Resisting Rest

In May I had these plans for a quiet summer. I was going to enjoy the sunny patio at work, make tons of coffee appointments to get to know people better, and spend the rest of my time studying and writing at a leisurely pace. Um…reality check. The summers around here are certainly different, but no less full than the other seasons. My ministries might be on hiatus, but someone forgot to tell that to my calendar.

It’s downright miraculous how fast life can fill up. On Sunday afternoons when I sit down to coordinate my week, it takes about two nanoseconds to cement every hour. My days are filled with mentoring meetings, staff meetings, intern classes, guest teaching at various groups, pastoral search team meetings, interviews, and meetings to plan future meetings. There were two wonderful trips in June — a work trip to Canada and a personal trip to my brother’s wedding — both of which were refreshing, but when I got back I realized that June was gone. It was just gone and my stomach got that petrified feeling. I hadn’t accomplished nearly half of what I’d hoped.

I’ve got serious work to do. I’m writing a curriculum for a 5 month Bible study on the Holy Spirit and I’m really excited about where it might lead our groups. I’m preaching two Sundays in August and preaching is a Joy, but there’s a lot of spiritual percolation that needs to happen to shape a good sermon. All these meetings are important too, but as I sit through them, under the din of conversation, I hear this whisper like the voice of Voldemort speaking Parseltongue. The creeper is saying — You have so much to do — and while others talk and make decisions around me, I respond (internally) with the drone of the hypnotized — Yes. Yes Master, I do!

Friday and Saturday are my days off. I like to use one for necessary tedium like errands and home pedicures, and one for Sabbath. I’m usually equal parts gleeful and languid by Thursday night, but this summer has tossed in a liberal squeeze of anxiety. The anxiety comes from knowing that there is much left to do and feeling like my time is out of my control.
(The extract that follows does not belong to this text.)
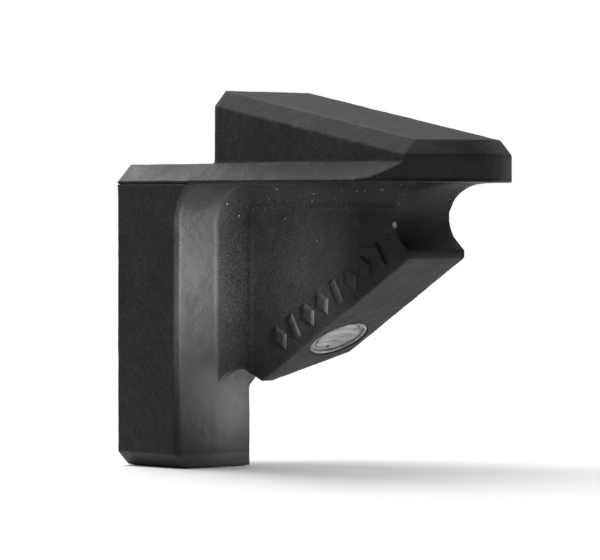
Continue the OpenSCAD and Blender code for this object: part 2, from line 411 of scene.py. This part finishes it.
def freeSkin(piece, tree):
    # weight 0 against another piece, 1 where the skin is free
    group = piece.vertex_groups.new(name="free")
    reach = casting["seamKept"] + casting["seamFade"]
    for v in piece.data.vertices:
        near, _, _, gap = tree.find_nearest(v.co, reach)
        weight = 1.0 if near is None else max(0.0, (gap - casting["seamKept"]) / casting["seamFade"])
        group.add([v.index], weight, "REPLACE")


def wobble(piece, name, size, depth):
    # sinks the skin by up to depth, never out of the casting's own box
    pattern = bpy.data.textures.new(name, "CLOUDS")
    pattern.noise_scale = size
    pattern.noise_depth = 2
    made = piece.modifiers.new(name, "DISPLACE")
    made.texture = pattern
    made.texture_coords = "LOCAL"
    made.mid_level = 1.0
    made.strength = depth
    made.vertex_group = "free"


def makeCasting(name, nodes, finish):
    piece = weldedCopy(nodes, name)
    skin = piece.modifiers.new("skin", "REMESH")
    skin.mode = "VOXEL"
    skin.voxel_size = casting["cell"]
    skin.use_smooth_shade = True
    settle(piece)
    freeSkin(piece, neighbourTree(nodes))
    soften = piece.modifiers.new("soften", "SMOOTH")
    soften.factor = 0.5
    soften.iterations = casting["passes"]
    soften.vertex_group = "free"
    wobble(piece, name + "Waves", casting["waveSize"], casting["waveDepth"])
    wobble(piece, name + "Pits", casting["pitSize"], casting["pitDepth"])
    fewer = piece.modifiers.new("fewer", "DECIMATE")
    fewer.ratio = casting["kept"]
    settle(piece)
    even = piece.modifiers.new("even", "WEIGHTED_NORMAL")
    even.weight = 60
    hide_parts(*nodes)
    dress(piece, finish, "shank")
    print(name, "cast with", len(piece.data.polygons), "faces")


makeCasting("plate_casting", ["top_plate", "nose_wedge"], platePaint)
makeCasting("leg_casting", ["leg_strap"], castPaint)
makeCasting("block_casting", ["shank_block"], blockPaint)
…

My head is full of the enemy’s whispers that I don’t really have time to rest. That work is more important than me. He reminds me that people will be watching me and won’t my sermon be that much better if I put in a few hours on Saturday? That certainly 12 hours of daylight are enough to hit the ATM, meal plan and buy groceries, read a mystery, work out, grab coffee with a friend, do 3 loads of laundry, clean the bathroom, watch a movie, and find my missing sandal.

Summer has become a battlefield for not just my time, but my heart. It’s being versus doing, and most days doing has the bigger arsenal. Victory hangs on this question — will I surrender to my call to pastor and prioritize God and others, or will I enslave myself to work?

How I use my time is really a litmus test for idolatry. Every day my calendar forces me to ask, do I bow to God alone, or to God and ____?

Thursday night is almost here and I’m again tempted to resist the rest that I so desperately need. I need it because I am human. I have limits. I’m also worth more than my work could ever measure. Good rest will help me rediscover the joy of simply being a child of God, and the knowledge that that is enough. In fact, it’s everything.

Photo by Jake Givens

Photo by Jake Givens

3 thoughts on “Resisting Rest

  1. I’m not sure it’s an either/or question. I hear you struggling with balance. For me the frenzy, the overwhelm, often comes not so much from outside, as I would like to think, but rather from my own fears. Here’s a link to a song, the lyrics of which raise important questions about how we use our call. http://sirchio.com/songs/songbooks/Justice_And_Love/118 Lately, I’ve been praying this: Breathe, and trust the rest.

  2. I have always appreciated the thought of “being” vs “doing”, a phrase I first read from Charles Swindoll. However, actually living that out is an ongoing challenge even for those of us who say that is how we want to live. For myself, regular time in God’s Word, even just 15 min, refocuses the lens of my mind and spirit to prioritize the unseen over the everday things of this world that are staring me in the face. However, the struggle remains real.